YOUR GOAL: Copy out every line of the data exactly.

-- BEGIN RECORDS --

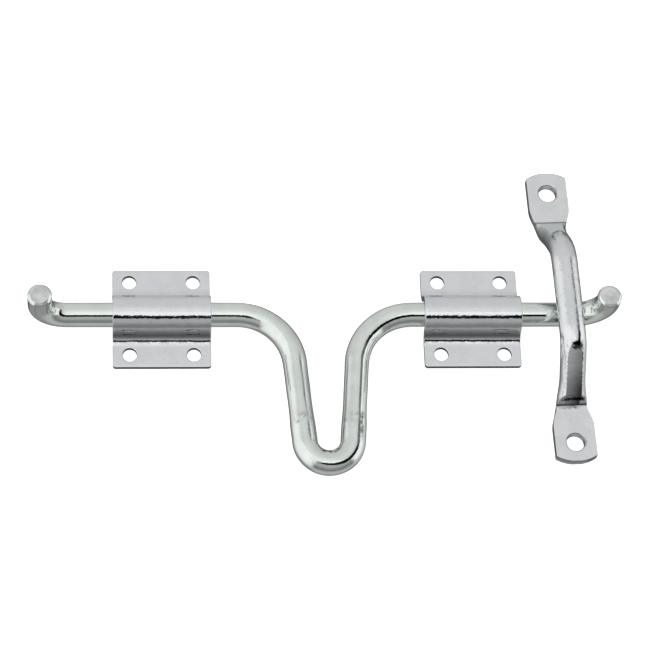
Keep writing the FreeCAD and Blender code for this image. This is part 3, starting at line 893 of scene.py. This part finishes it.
TENT_RIGHT = [
    (0, 0.93), (15, 0.82), (26, 0.76), (40, 0.52), (52, 0.46), (57, 0.95), (64, 1.04),
    (95, 1.02), (104, 0.74), (120, 0.52), (138, 0.45), (150, 0.22), (165, 0.16),
]
# Each panel's sector: its two edges in degrees of turn from the front towards +X, and their softness.
TENT_SECTORS = [
    (TENT_LEFT, -122, -38, 22),
    (TENT_LEFT_CORNER, -166, -120, 8),
    (TENT_RIGHT_CORNER, 112, 166, 8),
    (TENT_FRONT, -38, 64, 6),
    (TENT_RIGHT, 64, 118, 7),
]
GAP_SECTOR = (-30, 126, 7)
GAP_LEVEL = 0.006


def make_world():
    """A light tent: bright panels round the object, dimmer in front, with a dark gap for the lens."""
    world = bpy.data.worlds.new("light_tent")
    bpy.context.scene.world = world
    world.use_nodes = True
    nodes = Nodes(world.node_tree)
    way = nodes.add("SeparateXYZ", {"Vector": nodes.add("TexCoord").outputs["Generated"]})
    x, y, z = way.outputs
    height = nodes.maths("MINIMUM", nodes.maths("MAXIMUM", z, -1.0), 1.0)
    fall = nodes.maths("DEGREES", nodes.maths("ARCCOSINE", height))
    turn = nodes.maths("DEGREES", nodes.maths("ARCTAN2", x, nodes.maths("MULTIPLY", y, -1.0)))
    share = nodes.maths("DIVIDE", fall, 180.0)

    def panel(stops):
        """The level at each height of the tent, as a ramp through the stops."""
        ramp = nodes.add("ValToRGB", {"Fac": share})
        elements = ramp.color_ramp.elements
        while len(elements) < len(stops):
            elements.new(0.5)
        for element, (angle, level) in zip(elements, stops):
            element.position = angle / 180
            element.color = (level, level, level, 1)
        return ramp.outputs["Color"]

    def sector(low, high, soft):
        """1 where the turn from the front towards +X lies between low and high."""
        return nodes.maths("MULTIPLY", nodes.between(turn, low - soft, low + soft),
                           nodes.between(turn, high - soft, high + soft, 1.0, 0.0))

    tent = panel(TENT_BEHIND)
    for stops, low, high, soft in TENT_SECTORS:
        tent = nodes.blend(sector(low, high, soft), tent, panel(stops))
    # The gap sits lower and grows taller as it turns towards +X, then narrows and fades out.
    gap_middle = nodes.between(turn, 0.0, 90.0, 33.5, 49.5)
    widening = nodes.between(turn, 5.0, 40.0, 8.8, 12.8)
    narrowing = nodes.between(turn, 60.0, 90.0, 0.0, 2.0)
    gap_half = nodes.maths("SUBTRACT", widening, narrowing)
    off = nodes.maths("ABSOLUTE", nodes.maths("SUBTRACT", fall, gap_middle))
    off = nodes.maths("DIVIDE", off, gap_half)
    gap = nodes.maths("MULTIPLY", nodes.between(off, 0.85, 1.15, 1.0, 0.0), sector(*GAP_SECTOR))
    gap = nodes.maths("MULTIPLY", gap, nodes.between(turn, 92.0, 112.0, 1.0, 0.65))
    tent = nodes.blend(gap, tent, (GAP_LEVEL, GAP_LEVEL, GAP_LEVEL, 1))
    background = nodes.add("Background", {"Color": tent, "Strength": 1.0})
    output = nodes.add("OutputWorld")
    world.node_tree.links.new(background.outputs[0], output.inputs["Surface"])


# The camera's turn from the front, its height, its lean, and how far it stands from what it aims at.
AZIMUTH = math.radians(-12.04)
ELEVATION = math.radians(65.21)
ROLL = math.radians(10.9)
DISTANCE = 1.4595
AIM = Vector((-76.6 * MM, -2.7 * MM, 0))
LENS = 154.64


def make_camera():
    """A long lens above the object and a little to its left, leaning with a small roll."""
    flat = math.cos(ELEVATION)
    back = Vector((math.sin(AZIMUTH) * flat, -math.cos(AZIMUTH) * flat, math.sin(ELEVATION)))
    level = Z_AXIS.cross(back).normalized()
    upright = back.cross(level)
    right = level * math.cos(ROLL) + upright * math.sin(ROLL)
    up = back.cross(right)
    camera = bpy.data.objects.new("camera", bpy.data.cameras.new("camera"))
    bpy.context.scene.collection.objects.link(camera)
    camera.data.lens = LENS
    camera.data.sensor_width = 36.0
    camera.data.clip_start = 0.05
    camera.data.clip_end = 30.0
    turned = Matrix((right, up, back)).transposed().to_4x4()
    camera.matrix_world = Matrix.Translation(AIM + back * DISTANCE) @ turned
    bpy.context.scene.camera = camera


make_floor()
make_world()
make_camera()
bpy.context.scene.view_settings.view_transform = "Standard"
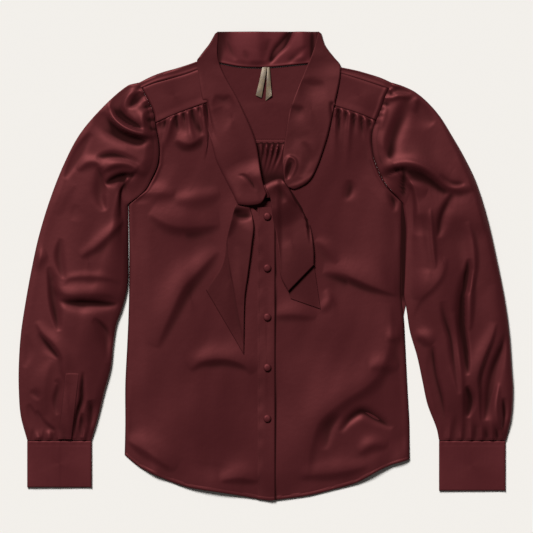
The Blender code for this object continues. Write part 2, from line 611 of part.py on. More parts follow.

-- END RECORDS --

OUTPUT FOR THIS EXERCISE:
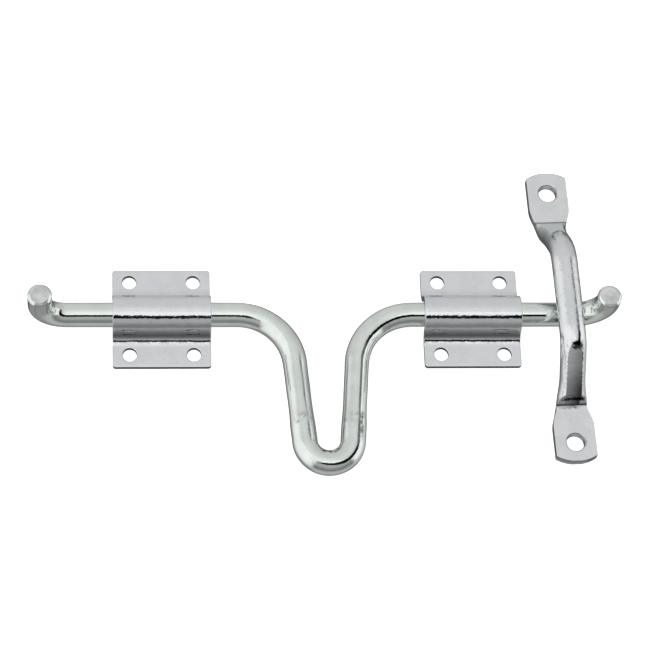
Keep writing the FreeCAD and Blender code for this image. This is part 3, starting at line 893 of scene.py. This part finishes it.
TENT_RIGHT = [
    (0, 0.93), (15, 0.82), (26, 0.76), (40, 0.52), (52, 0.46), (57, 0.95), (64, 1.04),
    (95, 1.02), (104, 0.74), (120, 0.52), (138, 0.45), (150, 0.22), (165, 0.16),
]
# Each panel's sector: its two edges in degrees of turn from the front towards +X, and their softness.
TENT_SECTORS = [
    (TENT_LEFT, -122, -38, 22),
    (TENT_LEFT_CORNER, -166, -120, 8),
    (TENT_RIGHT_CORNER, 112, 166, 8),
    (TENT_FRONT, -38, 64, 6),
    (TENT_RIGHT, 64, 118, 7),
]
GAP_SECTOR = (-30, 126, 7)
GAP_LEVEL = 0.006


def make_world():
    """A light tent: bright panels round the object, dimmer in front, with a dark gap for the lens."""
    world = bpy.data.worlds.new("light_tent")
    bpy.context.scene.world = world
    world.use_nodes = True
    nodes = Nodes(world.node_tree)
    way = nodes.add("SeparateXYZ", {"Vector": nodes.add("TexCoord").outputs["Generated"]})
    x, y, z = way.outputs
    height = nodes.maths("MINIMUM", nodes.maths("MAXIMUM", z, -1.0), 1.0)
    fall = nodes.maths("DEGREES", nodes.maths("ARCCOSINE", height))
    turn = nodes.maths("DEGREES", nodes.maths("ARCTAN2", x, nodes.maths("MULTIPLY", y, -1.0)))
    share = nodes.maths("DIVIDE", fall, 180.0)

    def panel(stops):
        """The level at each height of the tent, as a ramp through the stops."""
        ramp = nodes.add("ValToRGB", {"Fac": share})
        elements = ramp.color_ramp.elements
        while len(elements) < len(stops):
            elements.new(0.5)
        for element, (angle, level) in zip(elements, stops):
            element.position = angle / 180
            element.color = (level, level, level, 1)
        return ramp.outputs["Color"]

    def sector(low, high, soft):
        """1 where the turn from the front towards +X lies between low and high."""
        return nodes.maths("MULTIPLY", nodes.between(turn, low - soft, low + soft),
                           nodes.between(turn, high - soft, high + soft, 1.0, 0.0))

    tent = panel(TENT_BEHIND)
    for stops, low, high, soft in TENT_SECTORS:
        tent = nodes.blend(sector(low, high, soft), tent, panel(stops))
    # The gap sits lower and grows taller as it turns towards +X, then narrows and fades out.
    gap_middle = nodes.between(turn, 0.0, 90.0, 33.5, 49.5)
    widening = nodes.between(turn, 5.0, 40.0, 8.8, 12.8)
    narrowing = nodes.between(turn, 60.0, 90.0, 0.0, 2.0)
    gap_half = nodes.maths("SUBTRACT", widening, narrowing)
    off = nodes.maths("ABSOLUTE", nodes.maths("SUBTRACT", fall, gap_middle))
    off = nodes.maths("DIVIDE", off, gap_half)
    gap = nodes.maths("MULTIPLY", nodes.between(off, 0.85, 1.15, 1.0, 0.0), sector(*GAP_SECTOR))
    gap = nodes.maths("MULTIPLY", gap, nodes.between(turn, 92.0, 112.0, 1.0, 0.65))
    tent = nodes.blend(gap, tent, (GAP_LEVEL, GAP_LEVEL, GAP_LEVEL, 1))
    background = nodes.add("Background", {"Color": tent, "Strength": 1.0})
    output = nodes.add("OutputWorld")
    world.node_tree.links.new(background.outputs[0], output.inputs["Surface"])


# The camera's turn from the front, its height, its lean, and how far it stands from what it aims at.
AZIMUTH = math.radians(-12.04)
ELEVATION = math.radians(65.21)
ROLL = math.radians(10.9)
DISTANCE = 1.4595
AIM = Vector((-76.6 * MM, -2.7 * MM, 0))
LENS = 154.64


def make_camera():
    """A long lens above the object and a little to its left, leaning with a small roll."""
    flat = math.cos(ELEVATION)
    back = Vector((math.sin(AZIMUTH) * flat, -math.cos(AZIMUTH) * flat, math.sin(ELEVATION)))
    level = Z_AXIS.cross(back).normalized()
    upright = back.cross(level)
    right = level * math.cos(ROLL) + upright * math.sin(ROLL)
    up = back.cross(right)
    camera = bpy.data.objects.new("camera", bpy.data.cameras.new("camera"))
    bpy.context.scene.collection.objects.link(camera)
    camera.data.lens = LENS
    camera.data.sensor_width = 36.0
    camera.data.clip_start = 0.05
    camera.data.clip_end = 30.0
    turned = Matrix((right, up, back)).transposed().to_4x4()
    camera.matrix_world = Matrix.Translation(AIM + back * DISTANCE) @ turned
    bpy.context.scene.camera = camera


make_floor()
make_world()
make_camera()
bpy.context.scene.view_settings.view_transform = "Standard"
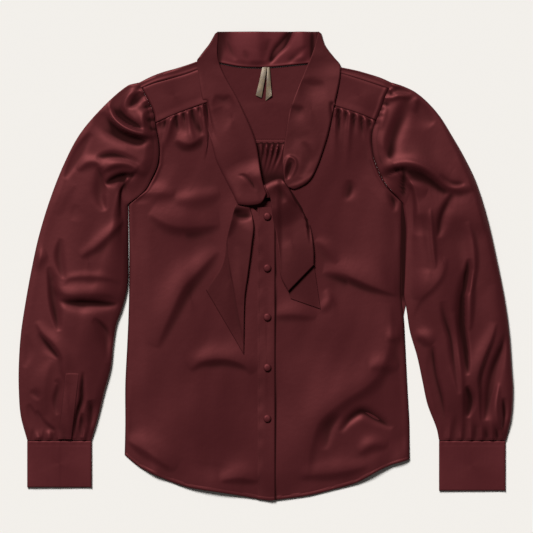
The Blender code for this object continues. Write part 2, from line 611 of part.py on. More parts follow.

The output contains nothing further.